2025-10-14 05:51:21 [INFO] [task_scheduler.cc:329] 
 ID | Name |   FLOP | Weight | Speed (GFLOPS) | Latency (us) | Weighted Latency (us) | Trials | Done 
-----------------------------------------------------------------------------------------------------
  0 | main | 524288 |      1 |            N/A |          N/A |                   N/A |      0 |      
-----------------------------------------------------------------------------------------------------
Total trials: 0
Total latency (us): 0

2025-10-14 05:51:21 [INFO] [task_scheduler.cc:189] TaskScheduler picks Task #0: "main"
2025-10-14 05:51:24 [INFO] [task_scheduler.cc:202] Sending 16 sample(s) to builder
2025-10-14 05:51:32 [INFO] [task_scheduler.cc:204] Sending 16 sample(s) to runner
2025-10-14 05:51:32 [INFO] [task_scheduler.cc:246] [Updated] Task #0: "main"
2025-10-14 05:51:32 [INFO] [task_scheduler.cc:329] 
 ID | Name |   FLOP | Weight | Speed (GFLOPS) | Latency (us) | Weighted Latency (us) | Trials | Done 
-----------------------------------------------------------------------------------------------------
  0 | main | 524288 |      1 |            N/A |          N/A |                   N/A |     16 |      
-----------------------------------------------------------------------------------------------------
Total trials: 0
Total latency (us): 0

2025-10-14 05:51:32 [INFO] [task_scheduler.cc:189] TaskScheduler picks Task #0: "main"
2025-10-14 05:51:35 [INFO] [task_scheduler.cc:202] Sending 16 sample(s) to builder
2025-10-14 05:51:43 [INFO] [task_scheduler.cc:204] Sending 16 sample(s) to runner
2025-10-14 05:51:43 [INFO] [task_scheduler.cc:246] [Updated] Task #0: "main"
2025-10-14 05:51:43 [INFO] [task_scheduler.cc:329] 
 ID | Name |   FLOP | Weight | Speed (GFLOPS) | Latency (us) | Weighted Latency (us) | Trials | Done 
-----------------------------------------------------------------------------------------------------
  0 | main | 524288 |      1 |            N/A |          N/A |                   N/A |     32 |      
-----------------------------------------------------------------------------------------------------
Total trials: 0
Total latency (us): 0

2025-10-14 05:51:43 [INFO] [task_scheduler.cc:189] TaskScheduler picks Task #0: "main"
2025-10-14 05:51:45 [INFO] [task_scheduler.cc:202] Sending 8 sample(s) to builder
2025-10-14 05:51:52 [INFO] [task_scheduler.cc:204] Sending 8 sample(s) to runner
2025-10-14 05:51:52 [INFO] [task_scheduler.cc:246] [Updated] Task #0: "main"
2025-10-14 05:51:52 [INFO] [task_scheduler.cc:329] 
 ID | Name |   FLOP | Weight | Speed (GFLOPS) | Latency (us) | Weighted Latency (us) | Trials | Done 
-----------------------------------------------------------------------------------------------------
  0 | main | 524288 |      1 |            N/A |          N/A |                   N/A |     40 |      
-----------------------------------------------------------------------------------------------------
Total trials: 0
Total latency (us): 0

2025-10-14 05:51:52 [INFO] [task_scheduler.cc:269] Task #0 has finished.
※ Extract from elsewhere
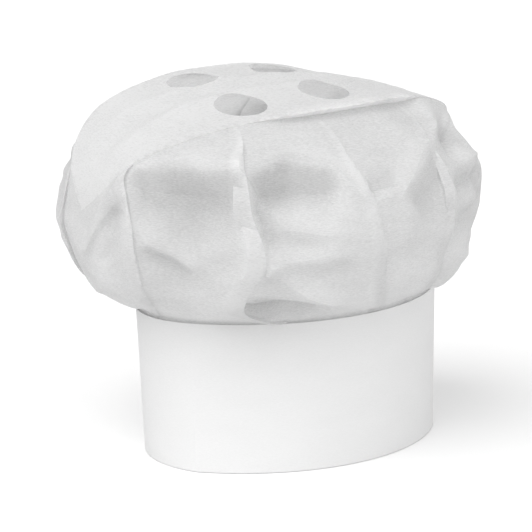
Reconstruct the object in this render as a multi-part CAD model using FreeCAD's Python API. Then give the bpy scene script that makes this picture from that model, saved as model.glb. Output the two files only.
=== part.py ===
import FreeCAD, Part
import math
import os

# Mushroom-style chef toque of thin nonwoven sheet, in millimetres.
# Origin: centre of the head opening on the plane of the band's lower rim.
# +Z is up, +X runs from side seam to side seam of the crown, +Y is the back.

V = FreeCAD.Vector

# ---- driving dimensions -------------------------------------------------

BAND_HEIGHT = 100.0          # rim to the band's top edge
PLY = 0.6                    # one ply of the band, or one closure strip
CAVITY = 2.2                 # space between the two plies of the band
BROAD_RADIUS = 130.0         # plan radius of the band's long front and back arcs
BROAD_OFFSET = 52.0          # distance of each broad arc's centre from the origin
CREASE_ANGLE = 50.3          # broad arc: middle to the flat-pack crease
TURN_ANGLE = 40.3            # broad arc: middle to where the short end arc starts
HALF_LENGTH = 107.0          # origin to the end of the band, lower rim
LEFT_FLARE = 7.0             # the left end leans out by this much at the top edge

SKIRT_HEIGHT = 16.0          # crown edge glued between the plies
CROWN_SHEET = 1.2            # crown sheet with its small gathers, as a plain shell
CROWN_SHIFT = -14.0          # the crown hangs over to the left of the band
CROWN_FOOT = 101.0           # height at which the crown leaves the band
GATHER_TOP = 107.0           # the pleats are pressed into the band up to here

# Crown sections above the band: height, half width, half depth, centre in X and Y.
CROWN_SECTIONS = [
    (103.5, 118.0, 98.0, -5.0, 0.0),
    (107.0, 125.0, 114.0, -10.0, 0.0),
    (114.0, 130.0, 121.0, CROWN_SHIFT, 0.0),
    (131.0, 137.0, 128.0, CROWN_SHIFT, 0.0),
    (158.0, 142.0, 132.0, CROWN_SHIFT, 0.0),
    (185.0, 139.0, 129.0, CROWN_SHIFT, 1.0),
    (203.0, 132.5, 118.0, CROWN_SHIFT, 3.0),
    (215.0, 124.0, 103.0, CROWN_SHIFT, 7.0),
    (226.0, 112.0, 83.0, CROWN_SHIFT, 14.0),
    (235.0, 95.0, 61.0, CROWN_SHIFT, 22.0),
    (242.0, 70.0, 38.0, CROWN_SHIFT, 29.0),
    (246.0, 36.0, 17.0, CROWN_SHIFT, 34.0),
]

GUSSET_HALF_LENGTH = 139.0   # eye-shaped top gusset, between the side seams
GUSSET_HALF_WIDTH = 52.0     # its middle to the front or back ridge fold
GUSSET_Y = 5.0               # its middle fold, and the plane of the side seams
VENT_RADIUS = 17.5
VENT_CENTRE = (-23.0, 7.0)   # middle of the four vents
VENT_X = 33.0                # vent centres either side of it
VENT_Y = 27.0

GLUE_LOW, GLUE_HIGH = 87.0, 95.0

# Back closure, as angles about the centre of the back arc; + is towards +X.
FLAP_ROOT, FLAP_TIP = 16.0, -14.5
FLAP_LOW, FLAP_HIGH = 1.4, 98.5
FLAP_GAP = 0.3               # between the flap's crease and the band
BAND_END = -16.5             # where the band's outer ply stops beside the flap
TAIL_START, TAIL_END = -29.0, 11.0
TAIL_LOW, TAIL_HIGH = 8.0, 78.0
CLEARANCE = 0.3              # radial play of the tail and its patch
PATCH = 0.5                  # hook or loop tape thickness
HOOK_START, HOOK_END = -12.5, 2.0
HOOK_LOW, HOOK_HIGH = 24.0, 62.0
LOOP_START, LOOP_END = -12.0, 9.0
LOOP_LOW, LOOP_HIGH = 20.0, 66.0

BACK_CENTRE = V(0, -BROAD_OFFSET, 0)
OUTER_FACE = BROAD_RADIUS
OUTER_PLY_IN = OUTER_FACE - PLY
INNER_PLY_OUT = OUTER_PLY_IN - CAVITY
INNER_PLY_IN = INNER_PLY_OUT - PLY
HINGE_POINT = BACK_CENTRE + V(
    OUTER_FACE * math.sin(math.radians(FLAP_ROOT)),
    OUTER_FACE * math.cos(math.radians(FLAP_ROOT)), 0)


# ---- the band's plan ----------------------------------------------------

def on_back_arc(degrees, inset, z):
    """Point on the back arc; degrees from the middle, + towards +X."""
    a = math.radians(degrees)
    r = BROAD_RADIUS - inset
    return V(r * math.sin(a), -BROAD_OFFSET + r * math.cos(a), z)


def on_front_arc(degrees, inset, z):
    """Point on the front arc: the back arc turned half round the origin."""
    p = on_back_arc(degrees, inset, z)
    return V(-p.x, -p.y, z)


def band_outline(z, inset):
    """Closed four-arc plan of the band at height z, inset from its outer face."""
    flare = LEFT_FLARE * z / BAND_HEIGHT
    lean = V(-flare, flare / 2, 0)
    crease_left = on_front_arc(CREASE_ANGLE, inset, z) + lean / 2
    front = on_front_arc(0, inset, z)
    turn_right = on_front_arc(-TURN_ANGLE, inset, z)
    end_right = V(HALF_LENGTH - inset, 0, z)
    crease_right = on_back_arc(CREASE_ANGLE, inset, z)
    back = on_back_arc(0, inset, z)
    turn_left = on_back_arc(-TURN_ANGLE, inset, z)
    end_left = V(-HALF_LENGTH + inset, 0, z) + lean
    arcs = [
        Part.Arc(crease_left, front, turn_right),
        Part.Arc(turn_right, end_right, crease_right),
        Part.Arc(crease_right, back, turn_left),
        Part.Arc(turn_left, end_left, crease_left),
    ]
    return Part.Wire([arc.toShape() for arc in arcs])


def band_block(z_low, z_high, inset):
    """Solid inside the band's plan between two heights."""
    wires = [band_outline(z_low, inset), band_outline(z_high, inset)]
    return Part.makeLoft(wires, True, True)


def band_ring(z_low, z_high, inset, thickness):
    """Thin wall that follows the band."""
    return band_block(z_low, z_high, inset).cut(band_block(z_low, z_high, inset + thickness))


def back_strip(start, end, z_low, z_high, r_in, r_out):
    """Curved strip on the back arc, between two angles, heights and radii."""
    def sector(radius):
        base = BACK_CENTRE + V(0, 0, z_low)
        body = Part.makeCylinder(radius, z_high - z_low, base, V(0, 0, 1), end - start)
        body.rotate(base, V(0, 0, 1), 90 - end)
        return body
    return sector(r_out).cut(sector(r_in))


# ---- the band -----------------------------------------------------------

def make_outer_band():
    """Outer ply, folded under at the rim, with the closure's gap at the back."""
    wall = band_ring(0, BAND_HEIGHT, 0, PLY)
    fold = band_ring(0, PLY, PLY, CAVITY)
    gap_start = BAND_END
    gap_end = FLAP_ROOT + math.degrees(FLAP_GAP / OUTER_FACE)
    gap = back_strip(gap_start, gap_end, PLY, BAND_HEIGHT + 1, OUTER_PLY_IN - 0.5, OUTER_FACE + 1)
    return wall.fuse(fold).cut(gap).removeSplitter()


def make_inner_band():
    return band_ring(0, BAND_HEIGHT, PLY + CAVITY, PLY)


# ---- the crown ----------------------------------------------------------

SKIRT_INSET = PLY + CAVITY - CROWN_SHEET      # the skirt lies on the inner ply


def crown_oval(z, half_x, half_y, centre_x, centre_y):
    """Ellipse split in four at the same corners as the band's plan."""
    corners = [math.radians(a) for a in (203.4, 322.0, 383.4, 502.0, 563.4)]
    centre = V(centre_x, centre_y, z)
    ellipse = Part.Ellipse(centre + V(half_x, 0, 0), centre + V(0, half_y, 0), centre)
    edges = []
    for start, end in zip(corners[:-1], corners[1:]):
        edges.append(Part.ArcOfEllipse(ellipse, start, end).toShape())
    return Part.Wire(edges)


def inward(sections, thickness):
    """The same sections moved inwards by the sheet's thickness, along its normal."""
    moved = []
    last = len(sections) - 1
    for i, (z, half_x, half_y, centre_x, centre_y) in enumerate(sections):
        low, high = sections[max(i - 1, 0)], sections[min(i + 1, last)]
        run, rise = high[1] - low[1], high[0] - low[0]
        length = math.hypot(run, rise)
        out, up = rise / length, -run / length
        step = thickness * out
        moved.append((z - thickness * up, half_x - step, half_y - step, centre_x, centre_y))
    return moved


def crown_block(inset, sections):
    """Solid under the crown's skin: the straight skirt and the billowing part."""
    skirt = band_block(BAND_HEIGHT - SKIRT_HEIGHT, CROWN_FOOT, inset)
    wires = [band_outline(CROWN_FOOT, inset)]
    wires += [crown_oval(*section) for section in sections]
    return skirt.fuse(Part.makeLoft(wires, True, True))


def make_crown_shell():
    outer = crown_block(SKIRT_INSET, CROWN_SECTIONS)
    inner = crown_block(SKIRT_INSET + CROWN_SHEET, inward(CROWN_SECTIONS, CROWN_SHEET))
    return outer.cut(inner)


def gusset_prism():
    """Eye-shaped upright prism whose sides are the two ridge folds."""
    low, high = 150.0, 260.0
    left = V(CROWN_SHIFT - GUSSET_HALF_LENGTH, GUSSET_Y, low)
    right = V(CROWN_SHIFT + GUSSET_HALF_LENGTH, GUSSET_Y, low)
    front = V(CROWN_SHIFT, GUSSET_Y - GUSSET_HALF_WIDTH, low)
    back = V(CROWN_SHIFT, GUSSET_Y + GUSSET_HALF_WIDTH, low)
    eye = Part.Wire([Part.Arc(left, front, right).toShape(), Part.Arc(right, back, left).toShape()])
    return Part.Face(eye).extrude(V(0, 0, high - low))


def vents():
    """Four punched vent holes, as cutters."""
    cutters = []
    for side in (-1, 1):
        for row in (-1, 1):
            foot = V(VENT_CENTRE[0] + side * VENT_X, VENT_CENTRE[1] + row * VENT_Y, 200.0)
            cutters.append(Part.makeCylinder(VENT_RADIUS, 80.0, foot))
    return cutters


def make_crown_panels():
    """The one folded crown sheet: gathered edge, panels, and the gusset's two halves."""
    shell = make_crown_shell()
    eye = gusset_prism()
    gusset = shell.common(eye)
    for cutter in vents():
        gusset = gusset.cut(cutter)
    reach = 400.0
    low_part = Part.makeBox(2 * reach, 2 * reach, GATHER_TOP, V(-reach, -reach, 0))
    front_half = Part.makeBox(2 * reach, reach, reach, V(-reach, GUSSET_Y - reach, 0))
    gathered_edge = shell.common(low_part)
    walls = shell.cut(low_part).cut(eye)
    return {
        "crown_gathered_edge": gathered_edge,
        "crown_front_panel": walls.common(front_half),
        "crown_gusset_front": gusset.common(front_half),
        "crown_gusset_back": gusset.cut(front_half),
        "crown_back_panel": walls.cut(front_half),
    }


def make_glue_line():
    """Hot-melt line between the crown's gathered edge and the outer ply."""
    ring = band_ring(GLUE_LOW, GLUE_HIGH, PLY, CAVITY - CROWN_SHEET)
    gap = back_strip(BAND_END - 1, FLAP_ROOT + 1, GLUE_LOW - 1, GLUE_HIGH + 1,
                     INNER_PLY_OUT - 1, OUTER_FACE)
    return ring.cut(gap)


# ---- the back closure ---------------------------------------------------

def make_closure_flap():
    """Free end of the outer ply; it peels open about the crease at its root."""
    return back_strip(FLAP_TIP, FLAP_ROOT, FLAP_LOW, FLAP_HIGH, OUTER_PLY_IN, OUTER_FACE)


def make_hook_patch():
    return back_strip(HOOK_START, HOOK_END, HOOK_LOW, HOOK_HIGH, OUTER_PLY_IN - PATCH, OUTER_PLY_IN)


TAIL_IN = INNER_PLY_OUT + CLEARANCE
TAIL_OUT = TAIL_IN + PLY


def make_closure_tail():
    """The band's other end; it slides between the plies to set the head size."""
    return back_strip(TAIL_START, TAIL_END, TAIL_LOW, TAIL_HIGH, TAIL_IN, TAIL_OUT)


def make_loop_patch():
    return back_strip(LOOP_START, LOOP_END, LOOP_LOW, LOOP_HIGH, TAIL_OUT, TAIL_OUT + PATCH)


# ---- output -------------------------------------------------------------

def main():
    os.makedirs("parts", exist_ok=True)
    nodes = {
        "outer_band": make_outer_band(),
        "inner_band": make_inner_band(),
        **make_crown_panels(),
        "crown_glue_line": make_glue_line(),
        "closure_flap": make_closure_flap(),
        "hook_patch": make_hook_patch(),
        "closure_tail": make_closure_tail(),
        "loop_patch": make_loop_patch(),
    }
    for name, shape in nodes.items():
        shape.exportStep("parts/" + name + ".step")
        box = shape.BoundBox
        print(name, "solids", len(shape.Solids), "valid", shape.isValid(),
              "cm3", round(shape.Volume / 1000, 2),
              "x", round(box.XMin, 1), round(box.XMax, 1),
              "y", round(box.YMin, 1), round(box.YMax, 1),
              "z", round(box.ZMin, 1), round(box.ZMax, 1))
    print("flap hinge at", [round(c, 3) for c in HINGE_POINT])


main()
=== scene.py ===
import bpy
import bmesh
import math
import random
import numpy as np
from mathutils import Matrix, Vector, geometry


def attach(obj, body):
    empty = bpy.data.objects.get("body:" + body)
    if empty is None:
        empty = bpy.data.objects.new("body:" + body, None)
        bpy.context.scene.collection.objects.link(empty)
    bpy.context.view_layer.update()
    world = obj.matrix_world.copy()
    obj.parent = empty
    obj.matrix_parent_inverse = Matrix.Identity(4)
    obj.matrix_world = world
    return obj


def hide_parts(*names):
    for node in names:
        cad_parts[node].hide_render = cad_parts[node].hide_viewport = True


# Looks of a mushroom-style chef toque of white nonwoven, around its CAD frame.
# Shapes are worked out in millimetres in the frame's axes; MM turns them into metres.

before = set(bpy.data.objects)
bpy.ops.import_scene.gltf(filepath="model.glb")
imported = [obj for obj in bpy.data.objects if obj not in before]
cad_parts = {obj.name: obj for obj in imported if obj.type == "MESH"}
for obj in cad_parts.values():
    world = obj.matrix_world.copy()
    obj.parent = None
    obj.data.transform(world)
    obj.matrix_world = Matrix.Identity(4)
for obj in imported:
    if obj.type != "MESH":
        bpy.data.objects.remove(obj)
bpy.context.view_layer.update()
MM = 0.001


# ---- small helpers ------------------------------------------------------

def smooth_curve(xs, ys, x):
    """Monotone cubic through (xs, ys), evaluated at x."""
    xs, ys, x = (np.asarray(k, float) for k in (xs, ys, x))
    steps = np.diff(xs)
    slopes = np.diff(ys) / steps
    tangents = np.zeros(len(xs))
    tangents[0], tangents[-1] = slopes[0], slopes[-1]
    same = slopes[:-1] * slopes[1:] > 0
    w1, w2 = 2 * steps[1:] + steps[:-1], steps[1:] + 2 * steps[:-1]
    with np.errstate(divide="ignore", invalid="ignore"):
        harmonic = (w1 + w2) / (w1 / slopes[:-1] + w2 / slopes[1:])
    tangents[1:-1] = np.where(same, harmonic, 0)
    i = np.clip(np.searchsorted(xs, x, side="right") - 1, 0, len(xs) - 2)
    h = steps[i]
    t = np.clip((x - xs[i]) / h, 0, 1)
    return (ys[i] * (1 + 2 * t) * (1 - t) ** 2 + h * tangents[i] * t * (1 - t) ** 2
            + ys[i + 1] * t * t * (3 - 2 * t) - h * tangents[i + 1] * t * t * (1 - t))


def ease(t):
    """Smooth step from 0 to 1."""
    t = np.clip(t, 0, 1)
    return t * t * (3 - 2 * t)


def mesh_object(name, points, faces, materials=()):
    """New object from points in millimetres."""
    mesh = bpy.data.meshes.new(name)
    mesh.from_pydata([tuple(p * MM) for p in np.asarray(points, float)], [], faces)
    mesh.validate()
    for material in materials:
        mesh.materials.append(material)
    obj = bpy.data.objects.new(name, mesh)
    bpy.context.scene.collection.objects.link(obj)
    return obj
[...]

Remaining task(s): 0
2025-10-14 05:51:52 [INFO] [task_scheduler.cc:329] 
 ID | Name |   FLOP | Weight | Speed (GFLOPS) | Latency (us) | Weighted Latency (us) | Trials | Done 
-----------------------------------------------------------------------------------------------------
  0 | main | 524288 |      1 |            N/A |          N/A |                   N/A |     40 |    Y 
-----------------------------------------------------------------------------------------------------
Total trials: 0
Total latency (us): 0

The tuning code runs well on my machine. You can try installing the latest version of TVM. Or you can run the test code under tests/python/meta_schedule to see if it passes, to determine if there is any problem with your TVM.

I tested the code in the latest release version(0.21.0), but it does not work too.